1) Seismic profiles shows the entire lacustrine sequences deposited after the lake formation in the southern half of the lake. Most of the profiles suggest simple layered structures. Some of the strong reflection layers within the structures correspond to known wide-spread tephra horizons observed in INW2012 core. A strong reflection layer of the bottom of the lacustrine deposit corresponds to the horizon of sand and gravels. Thus lacustrine deposit consistently has been deposited in the southern half of the lake. Whereas, sedimentary structures in profiles are not well recognized in the northern half of the lake. This is because that coarser (deltaic) sediment supply from Bandai volcano via the Nagase River probably affected the bottom of northern part of the lake and resulted in the acoustic waves reflected strongly and attenuated rapidly at the surface. The large landslides inferred from the present topography could be recognized underneath the coarse sediments.
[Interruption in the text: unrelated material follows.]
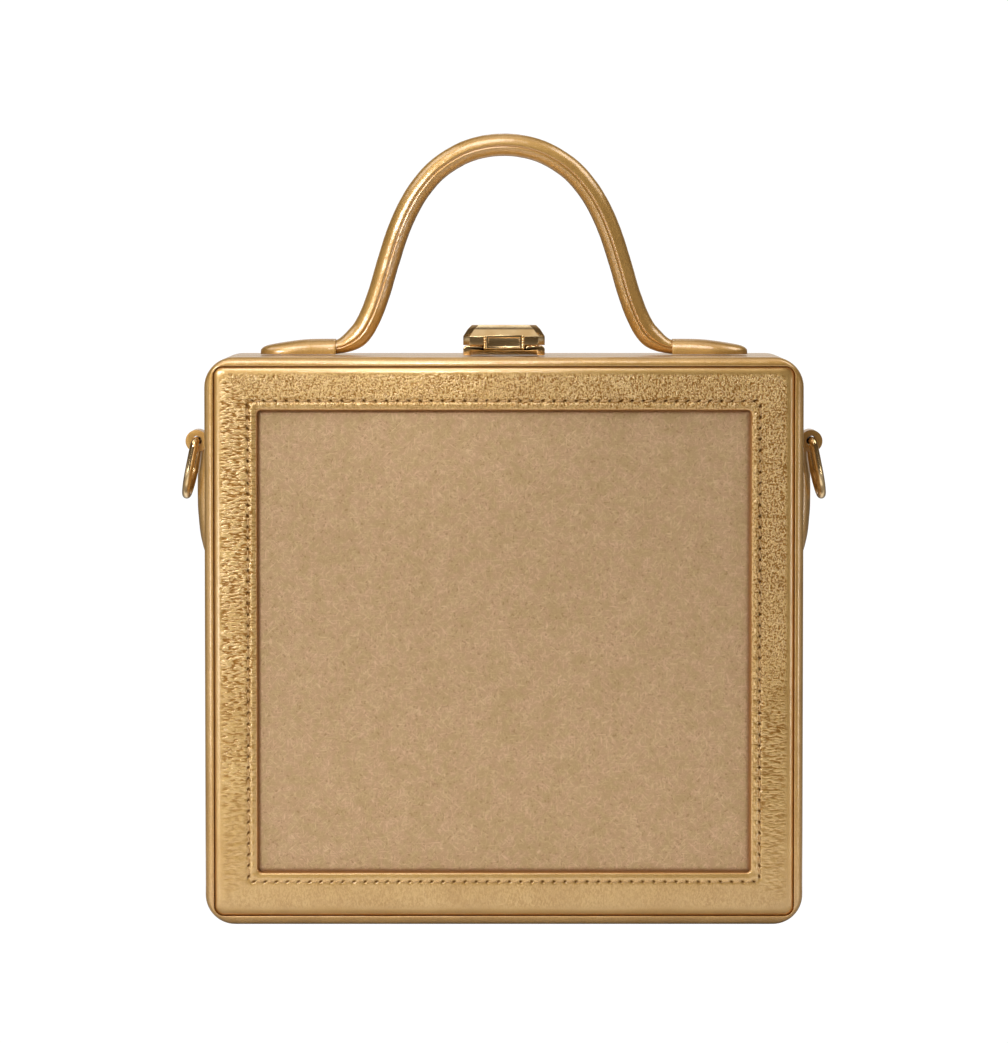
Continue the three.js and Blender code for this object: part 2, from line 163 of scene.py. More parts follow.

2) Acoustically transparent facies, that indicates structureless sediments, is often observed across the lake. It suggests that soft sediment deformation by fluid or gas ejections have occurred in the lacustrine deposits, and also the lacustrine deposit has been affected by earthquakes repeatedly. In particular, the density of the facies is high in > 13 m below the lake bottom at the center of the lake. This horizon is about 1 m below the As-K tephra horizon (18,100 yrs. BP from Asama Volcano; Hirose et al, 2014). The age can be estimated as 20,000 years ago and infers an occurrence of a probable large earthquake affected this area at the time.
3) An extremely large subaqueous landslide structure was discovered. The length is 2.8 km and the maximum thickness is about 25 m. The landslide structure is present beneath the horizon of about 20,000 years ago, and shows a massive body slid on a slope of 0.8 degrees. The distal end of the landslide consists of a number of thrusts and folds by compression. This study of landslide structure is important that clarified a whole process of sliding and a rupture surface. Further direct sampling from the rupture surface is necessary to understand the factors and condition of generation of landslides in coastal and shallow water environments.
Hirose, K., Nagahashi, Y., Nakazawa, N., 2014. Lithostratigraphy and dating of lacustrine sediment core (INW2012) from Lake Inawashiro-ko, Fukushima Prefecture, Japan. The Quat. Res., 53(3), 157-173.